Bottomline is, they could've made a judgement call to "not make" some extra cash in this period, while gaining a lot of long-term trust from its current and potential customers, but instead they decided to take the money, and have a PR scandal on their hands. Not a great move at all.

I am a paid StartCom customer with a Class 2 certificate, and they’re charging us the fee too.
So, to verify, would you rather pay a (smaller) fee upfront for every registration (effectively, insurance against revocation), rather than pay a (larger) fee if and only if you ever need to revoke? (Or, are you saying that StartSSL is somehow evil, because they refuse to do everything you ever wished they could do for you with no compensation of any kind?) (Is the issue simply that they won't revoke without a fee, even if you don't have your key reissued? I thought that it was just a charge for reissue, but if they won't let you even revoke the key without reissue, then I agree that sucks; but that doesn't seem to be what you are complaining about.)
I think Startcom are morally in the right about the payment issue and to have whatever business model they want. But at the same time that's a separate issue from their responsibilities as a CA and if that's compatible with their business model. I got burned by Heartbleed and I was proactive about getting my certs revoked because it never occurred to me that I should beg for a free revoke because it wasn't my fault or something. But now I see that Startcom is in a tought position because they should be revoking the guy's cert and just billing him, but his backlash is not atypical and free cert offers probably select for the type of person who will avoid paying for things at all costs.
Hmm. Would I rather pay a fee every year for my domain name or only if I happen to need to change my name servers, contact info or account password. Perhaps more realistically, pay the host before a transfer or early termination. Yes, getting started might be free, but that just makes accidental lock in easier. Life happens, changes happen. Free should be free, is all I'm saying. Makes for a better internet. Maybe browser vendors should offer free SSL certs, or promote pinning self-signed ones somehow? ;-)
What I would rather have is a %$#@! CA cert signed by my registrar valid for *.my-domain.com for free. In what world should I have to pay annually for some asshole to run "openssl ca" on my behalf? Our whole CA system is bullshit.
No, they are evil because they are lying to me.
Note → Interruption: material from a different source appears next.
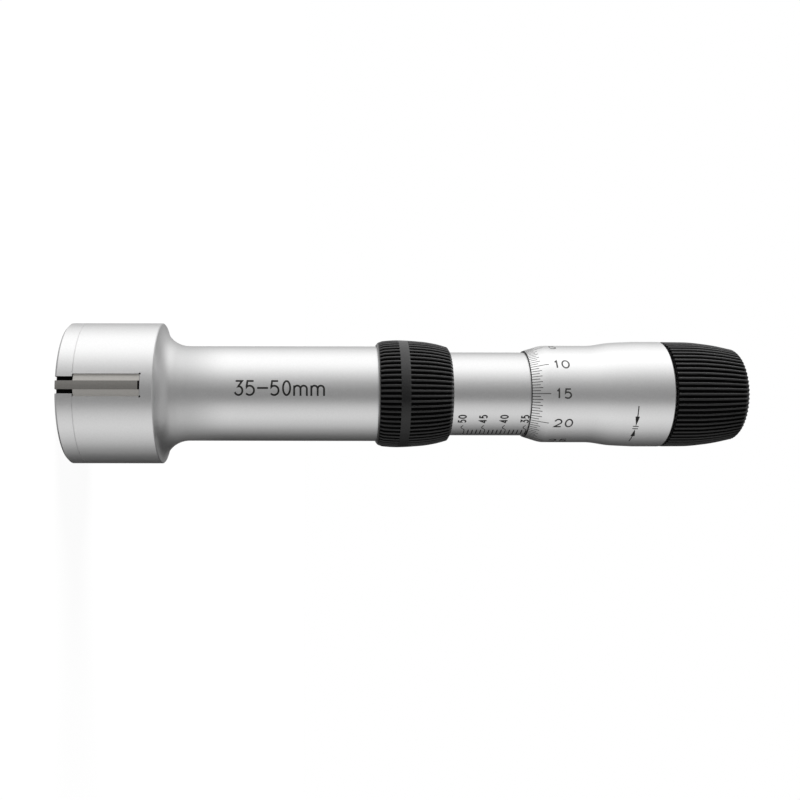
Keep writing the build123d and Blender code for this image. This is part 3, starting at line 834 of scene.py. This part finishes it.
def add_world():
    """White for the camera and in reflections, and an even room light for the rest."""
    world = bpy.data.worlds.new("room")
    bpy.context.scene.world = world
    world.use_nodes = True
    nodes, links = world.node_tree.nodes, world.node_tree.links
    room = nodes["Background"]
    room.inputs["Color"].default_value = grey(1)
    room.inputs["Strength"].default_value = ROOM_LIGHT
    white = nodes.new("ShaderNodeBackground")
    white.inputs["Color"].default_value = grey(1)
    white.inputs["Strength"].default_value = 1.0
    mix = nodes.new("ShaderNodeMixShader")
    links.new(seen_directly(nodes, links), mix.inputs[0])
    links.new(room.outputs[0], mix.inputs[1])
    links.new(white.outputs[0], mix.inputs[2])
    links.new(mix.outputs[0], nodes["World Output"].inputs["Surface"])


def add_floor():
    """A white floor that keeps the instrument's soft shadow and sheds no light on the instrument."""
    half = FLOOR_HALF * MM
    corners = [(-half, -half, 0), (half, -half, 0), (half, half, 0), (-half, half, 0)]
    mesh = bpy.data.meshes.new("floor")
    mesh.from_pydata(corners, [], [(0, 1, 2, 3)])
    floor = link_object("floor", mesh)
    floor.visible_glossy = False
    floor.visible_diffuse = False
    material, nodes, links = new_material("floor_white")
    matt = nodes["Principled BSDF"]
    matt.inputs["Base Color"].default_value = grey(FLOOR_PAINT)
    matt.inputs["Roughness"].default_value = FLOOR_ROUGHNESS
    matt.inputs["Specular IOR Level"].default_value = 0.0
    glow = nodes.new("ShaderNodeEmission")
    glow.inputs["Strength"].default_value = FLOOR_WHITE
    mix = nodes.new("ShaderNodeMixShader")
    links.new(combine(nodes, links, "MULTIPLY", seen_directly(nodes, links), FLOOR_GLOW), mix.inputs[0])
    links.new(matt.outputs[0], mix.inputs[1])
    links.new(glow.outputs[0], mix.inputs[2])
    links.new(mix.outputs[0], nodes["Material Output"].inputs["Surface"])
    mesh.materials.append(material)


def cloth_material():
    """Light cloth whose brightness changes with the angle round the instrument."""
    material, nodes, links = new_material("tent_cloth")
    place = nodes.new("ShaderNodeTexCoord")
    turn = nodes.new("ShaderNodeMapping")
    turn.inputs["Rotation"].default_value[2] = math.radians(-FACING)
    links.new(place.outputs["Object"], turn.inputs["Vector"])
    radial = nodes.new("ShaderNodeTexGradient")
    radial.gradient_type = "RADIAL"
    links.new(turn.outputs["Vector"], radial.inputs["Vector"])
    ramp = nodes.new("ShaderNodeValToRGB")
    ramp.color_ramp.interpolation = "EASE"
    stops = ramp.color_ramp.elements
    stops.remove(stops[1])
    for i, (angle, brightness) in enumerate(TENT_CLOTH):
        share = angle / 360.0 + 0.5
        stop = stops[0] if i == 0 else stops.new(share)
        stop.position = share
        stop.color = grey(brightness / TENT_PEAK)
    links.new(radial.outputs["Fac"], ramp.inputs["Fac"])
    z = coordinates(nodes, links, place)["Z"]
    levels = TENT_PEAK, TENT_PEAK * FADE_LEAST
    fade = ramp_between(nodes, links, z, FOOT_Z + FADE_FROM, FOOT_Z + FADE_TO, *levels)
    light = nodes.new("ShaderNodeEmission")
    links.new(fade, light.inputs["Strength"])
    links.new(ramp.outputs["Color"], light.inputs["Color"])
    links.new(light.outputs[0], nodes["Material Output"].inputs["Surface"])
    return material


def end_material():
    """Cloth for the tent's ends: the lower one is even, and the upper one is brighter at the back."""
    material, nodes, links = new_material("tent_ends")
    axes = coordinates(nodes, links, nodes.new("ShaderNodeTexCoord"))
    upper = combine(nodes, links, "GREATER_THAN", axes["Z"], 0.0)
    rise = ramp_between(nodes, links, axes["Y"], END_FRONT, END_BACK, 0.0, END_AT_BACK - END_AT_FRONT)
    light = nodes.new("ShaderNodeEmission")
    total = combine(nodes, links, "ADD", combine(nodes, links, "MULTIPLY", upper, rise), END_AT_FRONT)
    links.new(total, light.inputs["Strength"])
    links.new(light.outputs[0], nodes["Material Output"].inputs["Surface"])
    return material


def add_tent():
    """The cloth tent round the instrument. The camera looks through it, and only shiny surfaces show it."""
    sides = TENT_SIDES
    low, high = FOOT_Z - TENT_REACH, FOOT_Z + TENT_REACH
    places = [polar(360.0 * i / sides, TENT_RADIUS, z) for z in (low, high) for i in range(sides)]
    walls = [(i, (i + 1) % sides, sides + (i + 1) % sides, sides + i) for i in range(sides)]
    ends = [tuple(range(sides)), tuple(range(sides, 2 * sides))]
    mesh = bpy.data.meshes.new("tent")
    mesh.from_pydata(places, [], walls + ends)
    mesh.materials.append(cloth_material())
    mesh.materials.append(end_material())
    for face in mesh.polygons[len(walls):]:
        face.material_index = 1
    tent = link_object("tent", mesh)
    tent.visible_camera = False
    tent.visible_diffuse = False
    tent.visible_shadow = False


def add_lamp():
    """A soft lamp from the photo's top. Its mirror image is left to the tent."""
    turn, rise = math.radians(FACING + LAMP_TURN), math.radians(LAMP_RISE)
    towards = Vector((math.cos(turn) * math.cos(rise), math.sin(turn) * math.cos(rise), math.sin(rise)))
    data = bpy.data.lights.new("lamp", "SUN")
    data.energy = LAMP_STRENGTH
    data.angle = math.radians(LAMP_WIDTH)
    lamp = link_object("lamp", data)
    lamp.rotation_mode = "QUATERNION"
    lamp.rotation_quaternion = towards.to_track_quat("Z", "Y")
    lamp.visible_glossy = False


bpy.context.scene.view_settings.view_transform = "Standard"
add_camera()
add_lamp()
add_world()
add_floor()
add_tent()
dress_cad_nodes()
add_front_cap()
add_springs()
add_grip_ring()
add_knob()
add_thimble()
add_turned_edges()
add_range_mark()
add_sleeve_scale()
add_thimble_scale()
add_arrow_pair()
When Mozilla put them in my browser, they promised “we will make sure that only people who own the domains get certs for them”. Now there are a bunch of people with leaked private keys and StartSSL is apparently doing nothing about them.

Note that I don’t care what StartSSL wants their “customers” to do, nor do I care what these “customers” want StartSSL to do, but I do care about private keys with associated valid StartSSL certificates floating around the internet, and it is not the responsibility of the owners of these keys to revoke the certs ASAP but StartSSL’s. Given that they don’t seem willing to do so, I’ll have to remove their CA from my browser.

One easy way out for “free certs” would be a clause like “If we have reasonable evidence that your certificate is compromised, we will revoke it immediately and you agree to pay a handling fee of 25 € for that.” in their Terms and Conditions. If such a clause would be illegal, I guess free certificates are just not feasible.